Scrape

Scrape fetches a single URL and returns LLM-friendly formats (Markdown, summaries, structured JSON, and more).

Convert main content to Markdown for LLMs
Extract links for targeted crawling
Generate AI summaries
Use json mode for structured extraction (pricing, tables, product info, etc.)
Take screenshots to verify rendering

Use XCrawl to scrape a URL

/scrape endpoint

Usage

curl -s -X POST 'https://run.xcrawl.com/v1/scrape'   -H 'Authorization: Bearer $XCRAWL_API_KEY'  -H 'Content-Type: application/json'   -d '{
    "url": "https://example.com",
    "output": {
      "formats": ["markdown"]
    }
  }'

Response example

{
  "scrape_id": "01KKE88ETDN4RE9J7EPC5HR89B",
  "endpoint": "scrape",
  "version": "dca0d4b3bff035e4",
  "status": "completed",
  "url": "https://example.com",
  "data": {
    "markdown": "# Example Domain\nThis domain is for use in documentation examples without needing permission. Avoid use in operations.\n[Learn more](https://iana.org/domains/example)",
    "metadata": {
      "content_type": "text/html",
      "final_url": "https://example.com/",
      "status_code": 200,
      "title": "Example Domain"
    },
    "traffic_bytes": 1410,
    "credits_used": 1
  },
  "started_at": "2026-03-11T10:49:39Z",
  "ended_at": "2026-03-11T10:49:44Z",
  "total_credits_used": 1
}

For parameter details, see Scrape API Reference

Output formats

Use output.formats to control what gets returned:

markdown - Extract content as Markdown
html - Return cleaned HTML
raw_html - Return raw HTML
links - Extract links from the page
summary - AI-generated summary
screenshot - Page screenshot
json - Structured data extraction with prompt/json_schema

See: Output Formats

JS rendering

JS rendering is enabled by default. You can tune viewport size or set enabled to false to speed up static pages.
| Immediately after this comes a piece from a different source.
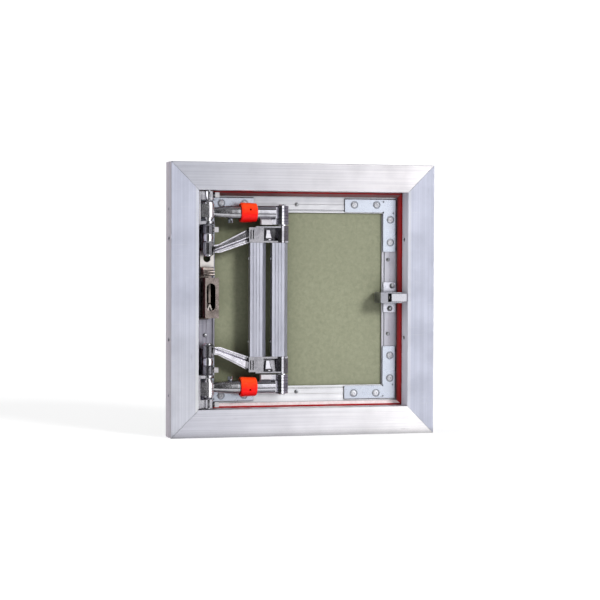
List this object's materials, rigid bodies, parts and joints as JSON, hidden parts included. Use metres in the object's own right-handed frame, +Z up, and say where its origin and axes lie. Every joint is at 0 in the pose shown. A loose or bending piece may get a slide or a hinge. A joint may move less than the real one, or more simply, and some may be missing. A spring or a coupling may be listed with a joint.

curl -s -X POST 'https://run.xcrawl.com/v1/scrape'   -H 'Authorization: Bearer $XCRAWL_API_KEY'  -H 'Content-Type: application/json'   -d '{
    "url": "https://xcrawl.com",
    "js_render": {
      "enabled": true,
      "wait_until": "load",
      "viewport": {"width": 1920, "height": 1080}
    },
    "output": {
      "formats": ["markdown", "html"]
    }
  }'

See: JS Rendering

Structured data extraction

With json output format and a prompt (optionally json_schema), you can extract structured data from a page.

curl -s -X POST 'https://run.xcrawl.com/v1/scrape'   -H 'Authorization: Bearer $XCRAWL_API_KEY'  -H 'Content-Type: application/json'   -d '{
    "url": "https://example.com",
    "output": {
      "formats": ["json"]
    },
    "json": {
      "prompt": "Extract the page title and main CTA link."
    }
  }'

Response example:

{
  "scrape_id": "01KKE8JTFD20YP1KXPVJHGCS28",
  "endpoint": "scrape",
  "version": "dca0d4b3bff035e4",
  "status": "completed",
  "url": "https://example.com",
  "data": {
    "json": {
      "description": "This domain is for use in documentation examples without needing permission. Avoid use in operations.",
      "domain": {
        "name": "example",
        "permissions_required": false,
        "purpose": "documentation examples"
      },
      "links": [
        {
          "text": "Learn more",
          "url": "https://iana.org/domains/example"
        }
      ],
      "title": "Example Domain"
    },
    "credits_used": 5,
    "credits_detail": {
      "base_cost": 1,
      "traffic_cost": 0,
      "json_extract_cost": 4
    }
  },
  "started_at": "2026-03-11T10:55:19Z",
  "ended_at": "2026-03-11T10:55:26Z",
  "total_credits_used": 5
}

When you need a strict schema, provide json_schema to constrain the output.

curl -s -X POST 'https://run.xcrawl.com/v1/scrape'   -H 'Authorization: Bearer $XCRAWL_API_KEY'  -H 'Content-Type: application/json'   -d '{
    "url": "https://xcrawl.com",
    "output": {
      "formats": ["json"]
    },
    "json": {
        "prompt": "Extract product name and price from the page.",
        "json_schema": {
            "type": "object",
            "properties": {
            "product_name": {"type": "string"},
            "price": {"type": "string"}
            },
            "required": ["product_name", "price"]
        }
      }
    }'

See Scrape API Reference for json response fields and schema options.